Mother put some nice things on the floor beside her, but she did not look at them. She just went on crying and moaning.

Mother bent over Martha and stroked her shoulder; but it was no good saying anything, she was sobbing too hard to hear. I don't think she even knew we were there. The cat came and cried and begged for food. The house was cold.

Mother was crying a little when we came away.

"Is Joey dead, Mother?"

"No, the priests have taken him from Martha and sent him away to school."

"Why couldn't he stay with Martha and go to school like other Indian boys?"

"Joey is not an Indian; he is a white boy. Martha is not his mother."

"But Joey's mother did not want him; she gave him away to Martha and that made him her boy. He's hers. It's beastly of the priest to steal him from Martha."

Martha cried till she had no more tears and then she died.


This chapter was dropped from the educational edition.

Throughout Klee Wyck, still, Carr was able to convey not only the basic fact that First Nations people are actual individuals, but the complexity of their civilization and that civilization's continued power, even over foreigners, even in ruin. Take the story of her encounter with the wealth-bringing cannibal ogress Dzunukwa.

Her head and trunk were carved out of, or rather into, the bole of a great red cedar. She seemed to be part of the tree itself, as if she had grown there at its heart, and the carver had only chipped away the outer wood so that you could see her. Her arms were spliced and socketed to the trunk, and were flung wide in a circling, compelling movement. Her breasts were two eagle-heads, fiercely carved. That much, and the column of her great neck, and her strong chin, I had seen when I slithered to the ground beneath her. Now I saw her face.

The eyes were two rounds of black, set in wider rounds of white, and placed in deep sockets under wide, black eyebrows. Their fixed stare bored into me as if the very life of the old cedar looked out, and it seemed that the voice of the tree itself might have burst from that great round cavity, with projecting lips, that was her mouth: Her ears were round, and stuck out to catch all sounds. The salt air had not dimmed the heavy red of her trunk and arms and thighs. Her hands were black, with blunt finger-tips painted a dazzling white. I stood looking at her for a long, long time.

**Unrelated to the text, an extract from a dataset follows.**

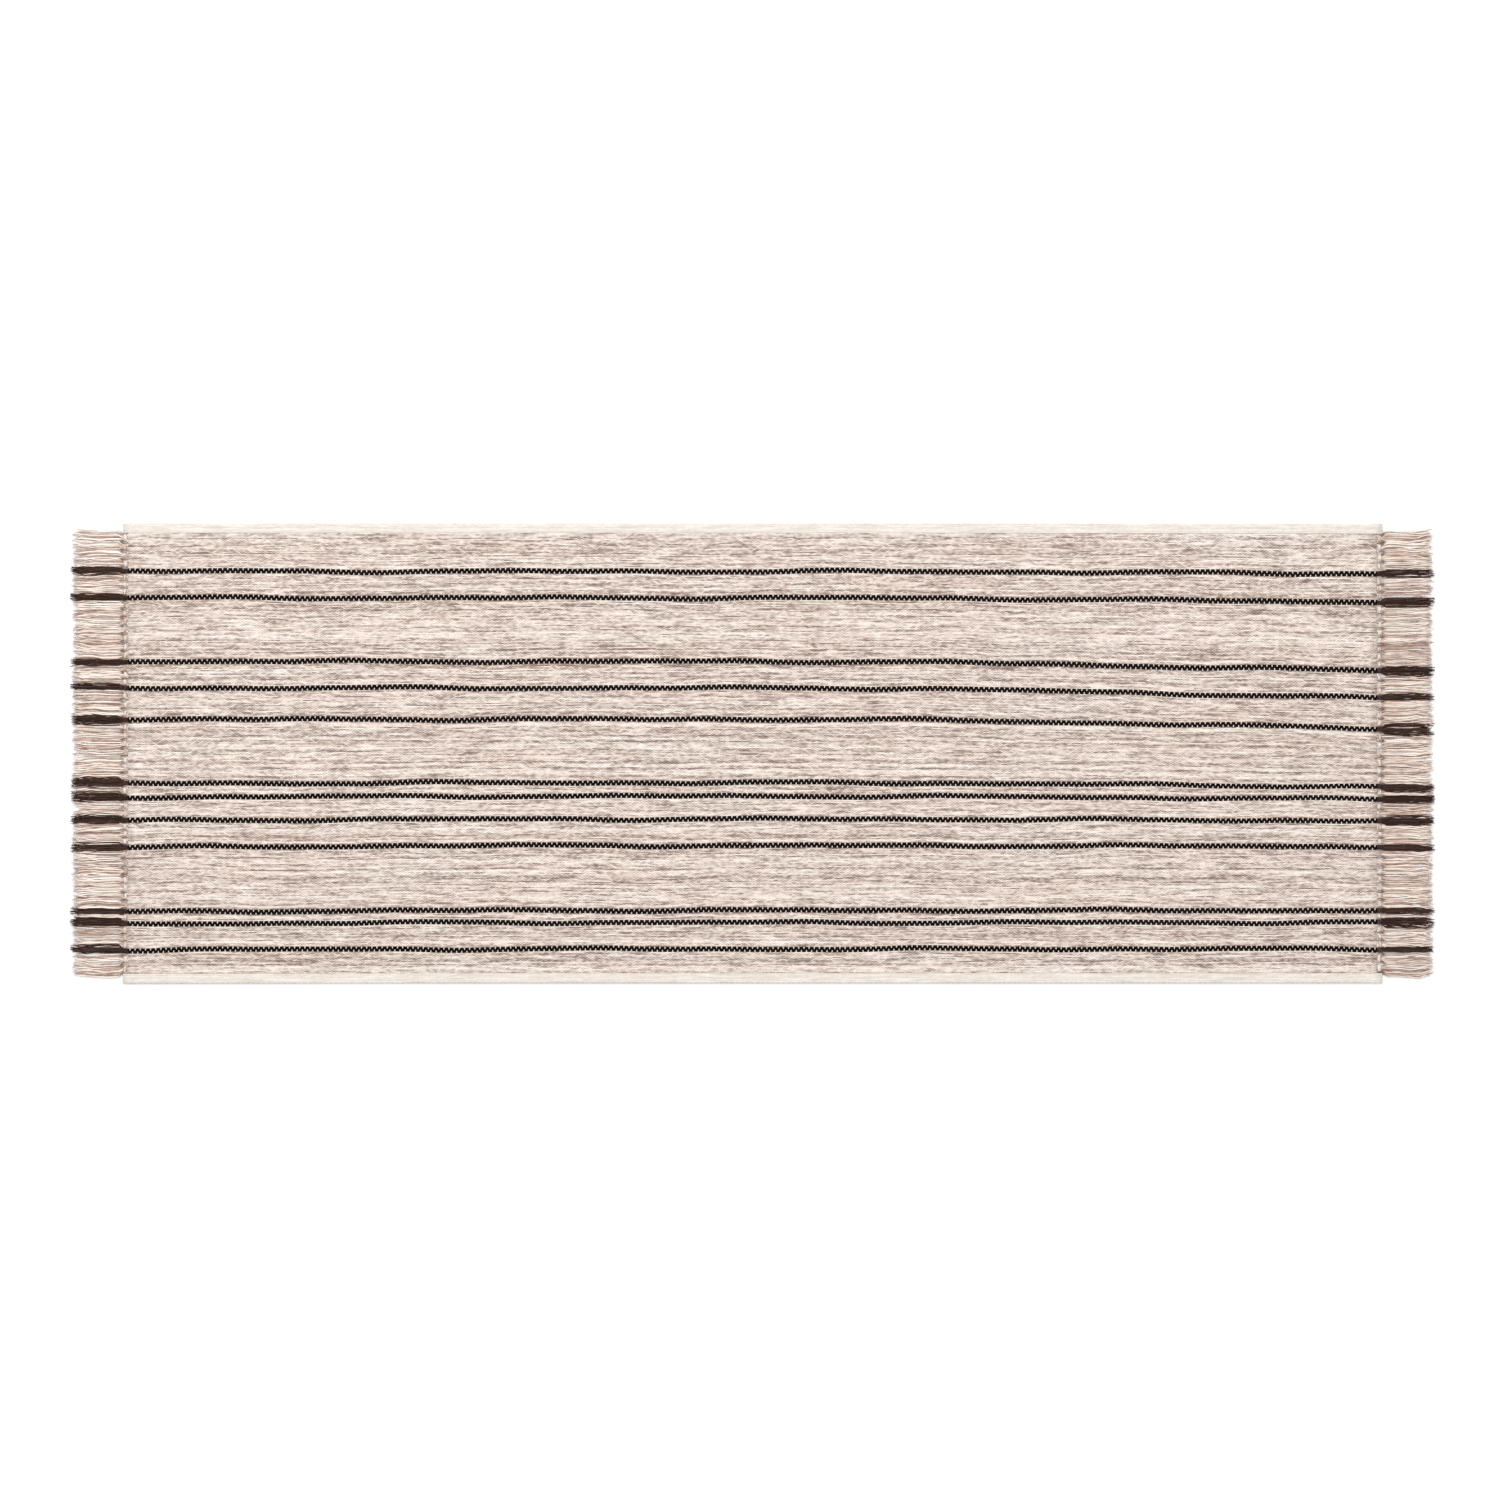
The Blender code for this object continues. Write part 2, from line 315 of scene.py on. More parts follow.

The rain stopped, and white mist came up from the sea, gradually paling her back into the forest. It was as if she belonged there, and the mist were carrying her home. Presently the mist took the forest too, and, wrapping them both together, hid them away.

"Who is that image?" I asked the little Indian girl, when I got back to the house.

She knew which one I meant, but to gain time, she said, "What image?"

"The terrible one, out there on the bluff."

"I dunno," she lied.

I never went to that village again, but the fierce wooden image often came to me, both in my waking and in my sleeping.


Have I mentioned that she could write, too?